Unlike Monet who was forever travelling in search of new landscapes and
cityscapes, Pissarro was comfortable to capture the location around him; the
life around his own house and family.
It should be said, mind you, that money – or lack of – played a part in
his decision. I recently read Pissarro’s
book ‘Letters to his son Lucien’ and one of the common themes in the
near-destitution he lived in. Once
again, it is our friend Paul Durand-Ruel who pops up to offer an economic
crutch to lean on. In 1884 Pissarro and
his family moved to Éragny, north-west of Paris. This painting is
from the garden of his new house. The
garden is wonderfully bathed in a glittering spring light. Pissarro is clearly entranced by the light as
it skips across the flowering fruit trees.
Everything is both still and active at the same time. Of a moment and yet timeless.
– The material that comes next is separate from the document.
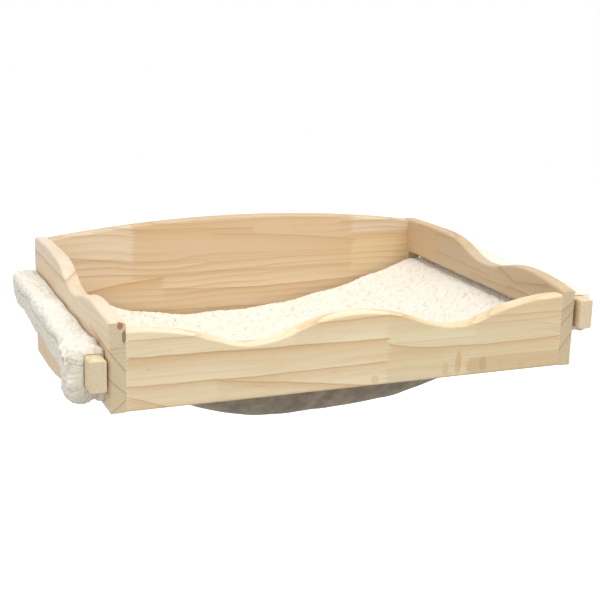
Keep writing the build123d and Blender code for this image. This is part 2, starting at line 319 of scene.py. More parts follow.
boardLooks = {
    "front_panel": {
        "grain": "X",
        "faceAt": -0.415,
        "ringed": 0.20,
        "ring": paint(200, 158, 104),
        "seed": (0.3, 0.1, 0.7),
        "base": paint(236, 221, 189),
        "strips": [  # from, low, to, high, colour, how much, fingers
            (36, -5, 300, 120, paint(220, 204, 170), 0.8, 1),
            (36, 47, 150, 78, paint(228, 216, 180), 0.7, 1),
            (140, -5, 300, 20.5, paint(208, 184, 150), 0.7, 1),
        ],
        "rings": [  # start, end, bow, fade, strength, lean over the thickness
            ((-262, 77.5), (-150, 75), 0.0, 5, 0.50, 0.4),
            ((-262, 58.5), (36, 54.5), -1.0, 12, 0.85, 0.4),
            ((-262, 27.5), (36, 28), -2.5, 7, 0.70, 0.4),
            ((-165, 24.5), (36, -2), 1.0, 10, 0.75, 0.4),
            ((-262, 16), (-215, 0), 1.0, 12, 0.55, 0.4),
            ((-75, 76.5), (36, 81), 0.5, 9, 0.60, 0.4),
            ((38, 80), (100, 72), 0.0, 6, 0.55, 0.4),
            ((38, 47), (104, 37.5), -1.5, 8, 0.70, 0.4),
            ((104, 37.5), (262, 37.5), -1.0, 7, 0.65, 0.4),
            ((130, 69.5), (262, 68.5), 0.0, 3, 0.40, 0.4),
            ((120, 61.5), (262, 61.5), 0.0, 4, 0.35, 0.4),
            ((60, 90), (262, 82), 0.0, 4, 0.30, 0.4),
        ],
        "spots": [
            ((126.5, 17, 0), (4.2, 14, 12), paint(206, 166, 118), 0.65),
            ((110, 11, 0), (4.2, 7.5, 12), paint(208, 182, 132), 0.6),
            ((147, 12, 0), (10, 9, 12), paint(202, 174, 130), 0.5),
            ((159, 12.5, 0), (5, 9, 12), paint(188, 156, 114), 0.55),
            ((21, 7, 0), (5, 5.5, 12), paint(212, 184, 132), 0.55),
        ],
    },
    "back_panel": {
        "grain": "X",
        "faceAt": -0.018,
        "ringed": 0.60,
        "ring": paint(180, 140, 98),
        "seed": (1.3, 0.4, 0.2),
        "base": paint(214, 196, 170),
        "strips": [
            (-152, 58, 170, 140, paint(202, 172, 136), 0.65, 1),
            (-152, 41, 170, 62, paint(206, 176, 138), 0.5, 1),
            (170, 42, 300, 77, paint(216, 192, 148), 0.7, 1),
            (170, 77, 300, 88, paint(200, 164, 116), 0.6, 1),
            (-300, -80, 300, 40.5, paint(214, 190, 154), 0.6, 0),
        ],
        "rings": [
            ((-262, 78), (-152, 61), 1.0, 7, 0.55, 0.4),
            ((-262, 50), (-120, 44), 0.0, 2, 0.50, 0.4),
            ((-262, 18), (-110, 40), 2.0, 16, 0.80, 0.4),
            ((-150, 108), (20, 103), 0.0, 9, 0.50, 0.4),
            ((-40, 97), (175, 78), 3.0, 8, 0.50, 0.4),
            ((150, 106), (262, 103), 0.0, 5, 0.50, 0.4),
            ((-150, 45), (170, 44), 0.0, 9, 0.45, 0.4),
            ((-110, 24), (262, 30), -8.0, 16, 0.60, 0.4),
            ((-262, -8), (262, -20), 6.0, 12, 0.55, 0.4),
        ],
        "spots": [],
    },
    "left_end_panel": {
        "grain": "Y",
        "faceAt": -0.280,
        "ringed": 0.30,
        "ring": paint(196, 156, 112),
        "seed": (2.1, 0.9, 0.3),
        "base": paint(226, 210, 184),
        "strips": [
            (-260, 86, 20, 130, paint(224, 208, 186), 0.8, 0),
            (-150, 40, 20, 86, paint(226, 200, 170), 0.6, 1),
            (-420, -80, 20, 24, paint(216, 194, 164), 0.6, 0),
        ],
        "rings": [
            ((-262, 90), (20, 86), 0.5, 4, 0.70, 0.4),
            ((-415, 68), (-150, 62), 1.0, 9, 0.45, 0.4),
            ((-430, 67), (-330, 72), 0.0, 1.6, 1.00, -1.3),
            ((-430, 37), (-350, 42), 0.0, 1.2, 0.80, -1.0),
            ((-430, -0.5), (-300, 6), 0.0, 1.2, 0.80, 0.8),
            ((-300, 8), (20, -16), 3.0, 10, 0.55, 0.4),
        ],
        "spots": [
            ((-414, 93.5, 12), (7, 4.2, 3.2), paint(158, 100, 74), 0.85),
            ((-414, 82, 16), (5, 7.5, 2.4), paint(120, 88, 66), 0.8),
        ],
    },
    "right_end_panel": {
        "grain": "Y",
        "faceAt": 0.262,
        "ringed": 0.34,
        "ring": paint(166, 132, 98),
        "seed": (0.6, 1.9, 0.8),
        # painted shade: this base is darker and greyer than the other boards' because the board's inner
        # face lies in shade inside the frame
        "base": paint(194, 174, 146),
        "strips": [
            (-103, 20, 20, 130, paint(200, 172, 136), 0.8, 1),
            (-420, -80, 20, 22, paint(190, 168, 138), 0.6, 0),
        ],
        "rings": [
            ((-385, 92), (-310, 79), -1.0, 4, 0.70, 0.4),
            ((-310, 79), (-262, 93), -1.0, 4, 0.70, 0.4),
            ((-250, 73), (-103, 74), 0.5, 3, 0.45, 0.4),
            ((-190, 101), (-100, 99), 1.0, 4, 0.50, 0.4),
            ((-430, 68.5), (-200, 66), 0.0, 7, 0.40, 0.4),
            ((-430, 67), (-290, 70), 0.0, 1.5, 0.90, 0.77),
            ((-430, 51.4), (-270, 54), 0.0, 2, 0.90, 0.97),
            ((-430, 21), (-300, 18), 0.0, 2, 0.90, 1.25),
            ((-430, -46), (-380, -46), 0.0, 2, 0.90, 3.5),
            ((-380, 20), (20, -10), 4.0, 12, 0.45, 0.4),
        ],
        "spots": [],
    },
}
boardFinish = {
    "edge": paint(158, 114, 72),
    "streak": paint(206, 172, 124),
    "dash": paint(150, 122, 88),
    "glue": paint(176, 140, 98),
    "endGrain": paint(210, 194, 162),
    "pore": paint(160, 136, 100),
    "endRing": paint(128, 100, 68),
    "roughness": 0.55,
    "specular": 0.35,
    "bump": 0.18,
    "bumpDepth": 0.0006,
}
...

A final word about the gallery the painting now
resides in. ''I
might just as well confess now rather than later that I have been rash and made
substantial purchases,'' Wilhelm Hansen (1868-1936) wrote to his wife, Henny,
in 1916. ''I know, though, that I will be forgiven when you see what I have
bought; it is all first class.'' Hansen,
a wealthy Danish insurance tycoon, had just bought two landscapes by Sisley, a
Monet cathedral and a portrait by Renoir and a Pissarro. His interest may have been triggered by a
1914 show of 19th-century painting in Copenhagen that was stranded there by the
outbreak of the First World War. Prices for art then dropped during the war,
when Americans were absent from the European market, and Hansen made his first
purchases thus in 1916. These paintings were to become part of the most
important collection of 19th-century French paintings in northern Europe. We have just finished a film entitled DEGAS –
PASSION FOR PERFECTION and Hansen’s collection and Degas intertwined. Hansen and his associates made many purchases
after 1916 but one important one was to acquire the collection of a Parisian dentist, George Viau, which included more than 200 paintings notably part of (the
deceased) Degas's collection and studio. They also secured three Degas works
from Ambroise Vollard, among them the late pastel ''Three Dancers'' (c. 1898).
Thus it is that paintings end up all around the world.
Hansen’s fine collection, along with
a fine group of paintings by Danish artists of Hansen's day and earlier, was
given a fine home at Hansen’s large country home in the town of Ordrupgaard
outside Copenhagen. After his wife's death in 1951, the house and the paintings
became the state-owned Ordrupgaard Museum.